Between 2015 and 2016, Forest Trends conducted a research in Tanintharyi Region with MRLG support to explore the phenomenon of “conflict rubber” – the intersection of rubber production and armed conflict dynamics. After decades of war in northern Tanintharyi Region, rubber expansion is further aggravating tenure insecurity and reviving historical grievances between Mon and Karen communities, ultimately undermining prospects for peacebuilding and security. This has implications for other interests in the region and comes at a time when the Myanmar government is positioning rubber as a strategic crop for export and global buyers are simultaneously looking for new suppliers and implementing their own responsible sourcing commitments.
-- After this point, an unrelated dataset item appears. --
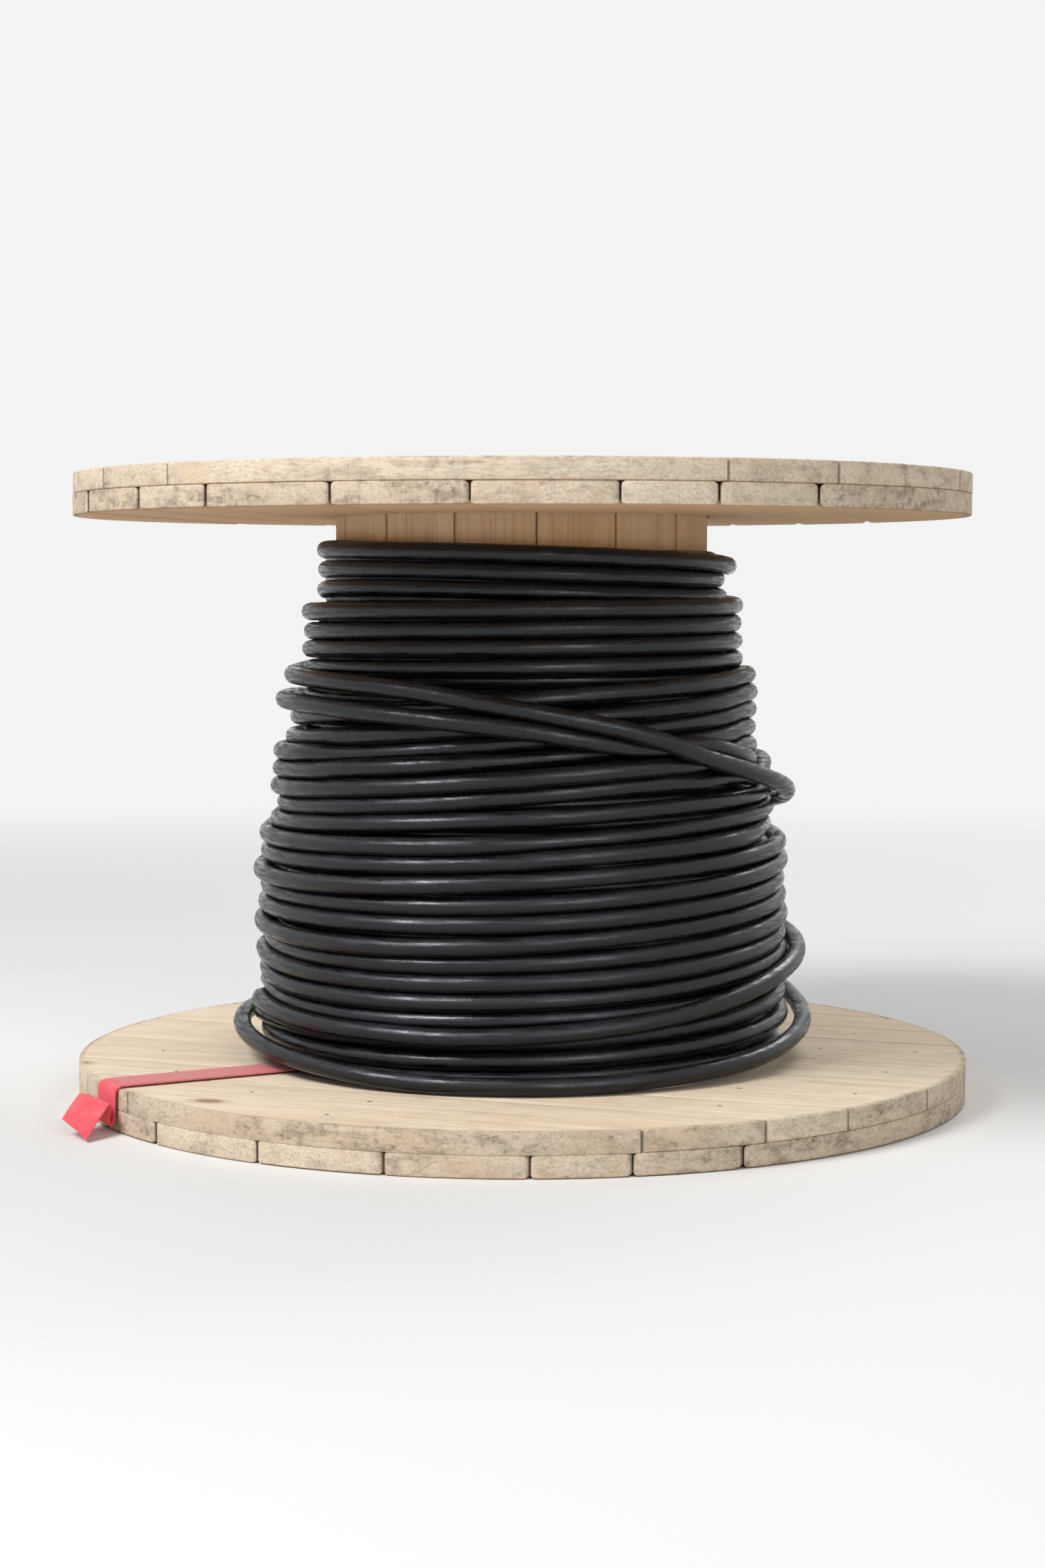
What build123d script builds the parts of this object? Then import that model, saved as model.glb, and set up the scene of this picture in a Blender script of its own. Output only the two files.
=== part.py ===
"""A wooden cable drum standing on its lower flange, part full of heavy round cable.

Millimetres, +Z up the drum's axis, origin at the centre of the lower flange's underside.
Each flange is two crossed layers of boards, cut to a circle. Staves seated in a groove of
the inner layers make the barrel, and tie bolts inside it pull the flanges together.
"""
import os
from math import cos, floor, hypot, pi, radians, sin, tan

from build123d import *

os.makedirs("parts", exist_ok=True)

# Flanges
flange_diameter = 1016.0
ply_thickness = 24.0
board_widths = [89.0, 89.0, 140.0, 140.0, 140.0, 89.0, 89.0]
board_gap = 1.5
board_offset = -25.5
arbor_diameter = 76.0
traverse = 610.0
upper_flange_turn = 10.0

# Barrel
stave_count = 15
stave_width = 88.4
stave_gap = 0.6
stave_thickness = 19.0
stave_seat_depth = 10.0
stave_seat_clearance = 0.5
stave_turn = 19.0

# Tie bolts
bolt_count = 4
bolt_diameter = 12.7
bolt_hole_clearance = 0.6
bolt_circle_diameter = 320.0
bolt_turn = 5.0
bolt_head_across_flats = 19.0
bolt_head_height = 8.0
nut_height = 11.0
nut_bore_clearance = 0.15
washer_width = 40.0
washer_thickness = 3.0
recess_clearance = 1.5
recess_cover = 1.5

# Cable winding
cable_diameter = 20.0
turn_pitch = 21.6
groove_depth = 7.0
winding_sides = 30
layer_turns_short = [1, 4, 8, 12, 16]
winding_bore_clearance = 0.3

# Lashing strap
strap_width = 50.0
strap_thickness = 2.0
strap_direction = -129.5
strap_clearance = 0.5
strap_drop = 32.0
strap_flap_reach = 26.0
strap_flap_drop = 9.0
strap_bend_radius = 4.0

flange_radius = flange_diameter / 2
flange_thickness = 2 * ply_thickness
upper_flange_base = flange_thickness + traverse
drum_height = upper_flange_base + flange_thickness

half_stave_angle = pi / stave_count
barrel_apothem = (stave_width + stave_gap) / 2 / tan(half_stave_angle)
barrel_corner_radius = hypot(barrel_apothem, stave_width / 2)
stave_inner_apothem = barrel_apothem - stave_thickness
groove_outer_radius = barrel_corner_radius + stave_seat_clearance
groove_inner_radius = stave_inner_apothem - stave_seat_clearance

bolt_circle_radius = bolt_circle_diameter / 2
bolt_hole_radius = bolt_diameter / 2 + bolt_hole_clearance
recess_radius = hypot(washer_width, washer_width) / 2 + recess_clearance
nut_recess_depth = washer_thickness + nut_height + recess_cover
head_recess_depth = washer_thickness + bolt_head_height + recess_cover

winding_bore_radius = barrel_corner_radius + winding_bore_clearance
layer_rise = cable_diameter * sin(radians(60))
winding_base = flange_thickness
full_layer_turns = floor(traverse / turn_pitch)
winding_foot_radius = (
    winding_bore_radius + cable_diameter + (len(layer_turns_short) - 1) * layer_rise
)


def make_ply(ply_name, base, turn, groove_base=None, recess_base=None, recess_depth=0.0):
    """One layer of a flange: boards along `turn` degrees from X, trimmed to the circle.

    The boards between the two outermost have stock widths, and those two are ripped to
    whatever is left on their side of the circle.
    """
    stock_width = sum(board_widths) + board_gap * (len(board_widths) - 1)
    first_joint = board_offset - stock_width / 2 - board_gap
    last_joint = board_offset + stock_width / 2 + board_gap
    widths = [flange_radius + first_joint, *board_widths, flange_radius - last_joint]
    edge = -flange_radius
    along = (cos(radians(turn)), sin(radians(turn)), 0)
    across = (-sin(radians(turn)), cos(radians(turn)), 0)
    for number, width in enumerate(widths, start=1):
        with BuildPart() as board:
            with BuildSketch(Plane(origin=(0, 0, base), x_dir=across, z_dir=along)):
                with Locations((edge + width / 2, ply_thickness / 2)):
                    Rectangle(width, ply_thickness)
            extrude(amount=flange_radius, both=True)
            with BuildSketch(Plane.XY.offset(base)):
                Circle(flange_radius)
            extrude(amount=ply_thickness, mode=Mode.INTERSECT)
            with BuildSketch(Plane.XY.offset(base)):
                Circle(arbor_diameter / 2)
                with PolarLocations(bolt_circle_radius, bolt_count, start_angle=bolt_turn):
                    Circle(bolt_hole_radius)
            extrude(amount=ply_thickness, mode=Mode.SUBTRACT)
            if groove_base is not None:
                with BuildSketch(Plane.XY.offset(groove_base)):
                    Circle(groove_outer_radius)
                    Circle(groove_inner_radius, mode=Mode.SUBTRACT)
                extrude(amount=stave_seat_depth, mode=Mode.SUBTRACT)
            if recess_base is not None:
                with BuildSketch(Plane.XY.offset(recess_base)):
                    with PolarLocations(bolt_circle_radius, bolt_count, start_angle=bolt_turn):
                        Circle(recess_radius)
                extrude(amount=recess_depth, mode=Mode.SUBTRACT)
        board.part.label = f"{ply_name}_board_{number}"
        export_step(board.part, f"parts/{board.part.label}.step")
        edge += width + board_gap


make_ply("lower_outer", 0, -90, recess_base=0, recess_depth=nut_recess_depth)
make_ply("lower_inner", ply_thickness, 0, groove_base=flange_thickness - stave_seat_depth)
make_ply("upper_inner", upper_flange_base, upper_flange_turn - 90, groove_base=upper_flange_base)
make_ply(
    "upper_outer",
    upper_flange_base + ply_thickness,
    upper_flange_turn,
    recess_base=drum_height - head_recess_depth,
    recess_depth=head_recess_depth,
)

# Barrel staves, bevelled so that their sides lie along the radii between them
stave_base = flange_thickness - stave_seat_depth
stave_length = traverse + 2 * stave_seat_depth
inner_half_width = stave_width / 2 - stave_thickness * tan(half_stave_angle)
for number in range(1, stave_count + 1):
    stave_angle = stave_turn + 360 / stave_count * (number - 1)
    with BuildPart() as stave:
        with BuildSketch(Plane.XY.offset(stave_base).rotated((0, 0, stave_angle))):
            with BuildLine():
                Polyline(
                    (barrel_apothem, -stave_width / 2),
                    (barrel_apothem, stave_width / 2),
                    (stave_inner_apothem, inner_half_width),
                    (stave_inner_apothem, -inner_half_width),
                    close=True,
                )
            make_face()
        extrude(amount=stave_length)
    stave.part.label = f"stave_{number}"
    export_step(stave.part, f"parts/{stave.part.label}.step")

# Tie bolts with their heads in the upper flange's recesses
head_seat = drum_height - head_recess_depth
nut_seat = nut_recess_depth
shank_tip = nut_seat - washer_thickness - nut_height
with BuildPart() as tie_bolts:
    with BuildSketch(Plane.XY.offset(shank_tip)):
        with PolarLocations(bolt_circle_radius, bolt_count, start_angle=bolt_turn):
            Circle(bolt_diameter / 2)
    extrude(amount=head_seat + washer_thickness - shank_tip)
    with BuildSketch(Plane.XY.offset(head_seat + washer_thickness)):
        with PolarLocations(bolt_circle_radius, bolt_count, start_angle=bolt_turn):
            RegularPolygon(bolt_head_across_flats / 2, 6, major_radius=False)
    extrude(amount=bolt_head_height)
tie_bolts.part.label = "tie_bolts"
export_step(tie_bolts.part, "parts/tie_bolts.step")

with BuildPart() as tie_bolt_nuts:
    with BuildSketch(Plane.XY.offset(shank_tip)):
        with PolarLocations(bolt_circle_radius, bolt_count, start_angle=bolt_turn):
            RegularPolygon(bolt_head_across_flats / 2, 6, major_radius=False)
            Circle(bolt_diameter / 2 + nut_bore_clearance, mode=Mode.SUBTRACT)
    extrude(amount=nut_height)
tie_bolt_nuts.part.label = "tie_bolt_nuts"
export_step(tie_bolt_nuts.part, "parts/tie_bolt_nuts.step")

with BuildPart() as tie_bolt_washers:
    for washer_base in (nut_seat - washer_thickness, head_seat):
        with BuildSketch(Plane.XY.offset(washer_base)):
            with PolarLocations(bolt_circle_radius, bolt_count, start_angle=bolt_turn):
                Rectangle(washer_width, washer_width)
                Circle(bolt_hole_radius, mode=Mode.SUBTRACT)
        extrude(amount=washer_thickness)
tie_bolt_washers.part.label = "tie_bolt_washers"
export_step(tie_bolt_washers.part, "parts/tie_bolt_washers.step")

# Cable winding: each layer nests in the one below it and has fewer turns, so the winding steps
# inwards towards the top. A ridge stands for each turn that shows, with a groove on both sides.
turn_crests = []
for turn in range(full_layer_turns - min(layer_turns_short)):
    layers = sum(turn < full_layer_turns - short for short in layer_turns_short)
    turn_crests.append(winding_bore_radius + cable_diameter + (layers - 1) * layer_rise)
sections = [(turn_crests[0] - groove_depth, winding_base)]
for turn, crest in enumerate(turn_crests):
    crest_above = turn_crests[min(turn + 1, len(turn_crests) - 1)]
    sections.append((crest, winding_base + (turn + 0.5) * turn_pitch))
    sections.append((crest_above - groove_depth, winding_base + (turn + 1) * turn_pitch))
with BuildPart() as cable_winding:
    for section_radius, section_height in sections:
        with BuildSketch(Plane.XY.offset(section_height)):
            RegularPolygon(section_radius, winding_sides, rotation=stave_turn)
    loft(ruled=True)
    with BuildSketch(Plane.XY.offset(winding_base)):
        RegularPolygon(winding_bore_radius, winding_sides, major_radius=False, rotation=stave_turn)
    extrude(amount=traverse, mode=Mode.SUBTRACT)
cable_winding.part.label = "cable_winding"
export_step(cable_winding.part, "parts/cable_winding.step")

# Lashing strap, flat on the lower flange from the foot of the winding and over the rim
strap_height = flange_thickness + strap_thickness / 2
strap_rim = flange_radius + strap_bend_radius
strap_start = winding_foot_radius + strap_clearance
strap_side = (cos(radians(strap_direction)), sin(radians(strap_direction)), 0)
strap_normal = (sin(radians(strap_direction)), -cos(radians(strap_direction)), 0)
with BuildPart() as lashing_strap:
    with BuildSketch(Plane(origin=(0, 0, 0), x_dir=strap_side, z_dir=strap_normal)):
        with BuildLine():
            FilletPolyline(
                (strap_start, strap_height),
                (strap_rim, strap_height),
                (strap_rim, strap_height - strap_drop),
                (strap_rim + strap_flap_reach, strap_height - strap_drop - strap_flap_drop),
                radius=strap_bend_radius,
            )
        trace(line_width=strap_thickness)
    extrude(amount=strap_width / 2, both=True)
lashing_strap.part.label = "lashing_strap"
export_step(lashing_strap.part, "parts/lashing_strap.step")
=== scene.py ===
"""A wooden cable drum, part full of heavy black cable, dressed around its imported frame.

Laid out as an add-on: each group of pieces has its own operator, the settings stand in the
3D view's sidebar, and main() calls the operators in order. Lengths are in metres, in the
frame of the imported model: +Z up the drum's axis, from the underside of the lower flange.
"""
from contextlib import contextmanager
from math import asin, ceil, cos, hypot, pi, radians, sin, tan, tau
from random import Random

import bmesh
import bpy
import numpy as np
from bpy.props import (
    FloatProperty,
    FloatVectorProperty,
    IntProperty,
    IntVectorProperty,
    PointerProperty,
)
from mathutils import Matrix, Vector


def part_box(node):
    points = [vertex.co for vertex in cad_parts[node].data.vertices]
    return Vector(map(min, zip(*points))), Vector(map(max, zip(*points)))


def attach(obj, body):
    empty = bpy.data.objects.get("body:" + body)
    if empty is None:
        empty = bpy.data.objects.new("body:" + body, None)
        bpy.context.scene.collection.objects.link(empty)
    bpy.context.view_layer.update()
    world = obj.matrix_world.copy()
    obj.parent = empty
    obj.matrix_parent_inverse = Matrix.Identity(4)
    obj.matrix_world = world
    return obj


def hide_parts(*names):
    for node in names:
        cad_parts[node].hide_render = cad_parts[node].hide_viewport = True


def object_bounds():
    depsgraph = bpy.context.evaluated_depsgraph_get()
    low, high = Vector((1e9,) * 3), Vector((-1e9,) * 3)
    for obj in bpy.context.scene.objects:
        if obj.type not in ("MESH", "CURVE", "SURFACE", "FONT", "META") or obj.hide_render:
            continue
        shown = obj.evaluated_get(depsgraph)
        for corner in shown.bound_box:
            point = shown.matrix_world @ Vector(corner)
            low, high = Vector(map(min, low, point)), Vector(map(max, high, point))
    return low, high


bl_info = {
    "name": "Wooden Cable Drum",
    "version": (1, 0, 0),
    "blender": (4, 5, 0),
    "location": "3D View > Sidebar > Cable Drum",
    "description": "Boards, staves, bolts, cable and strap of a wooden cable drum",
    "category": "Add Mesh",
}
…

Key findings of this case study include:
- Rubber expansion in northern Tanintharyi demonstrates that “land grabbing” and dispossession can result from smaller-scale crop production, in addition to large-scale agricultural investment
- By locking in private land use ownership in former Karen villages, where communities were forced off their lands during a previous counterinsurgency, Mon “large-holders” are making it impossible for Karen communities to return to their customary lands
- This land conflict undermines possibility for reconciliation and has preempted attempts at land restitution. These territorial and political dynamics have aggravated historical animosity between the two major Ethnic Armed Organizations in the area, the New Mon State Party (NMSP) and Karen National Union (KNU), with rubber expansion enabling the NMSP to gain de facto territorial control.
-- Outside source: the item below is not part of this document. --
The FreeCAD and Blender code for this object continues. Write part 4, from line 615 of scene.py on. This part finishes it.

Forest Trends also examined implications of these findings in light of the nascent movement for rubber companies to “green” supply chains, implement traceability and transparency measures, and promote responsible sourcing of latex. International buyers of rubber with commitments in place that wish to source from Myanmar, will need to implement high standards of due diligence and grievance procedures to ensure their purchases do not contribute to (or further aggravate) armed conflict in Myanmar.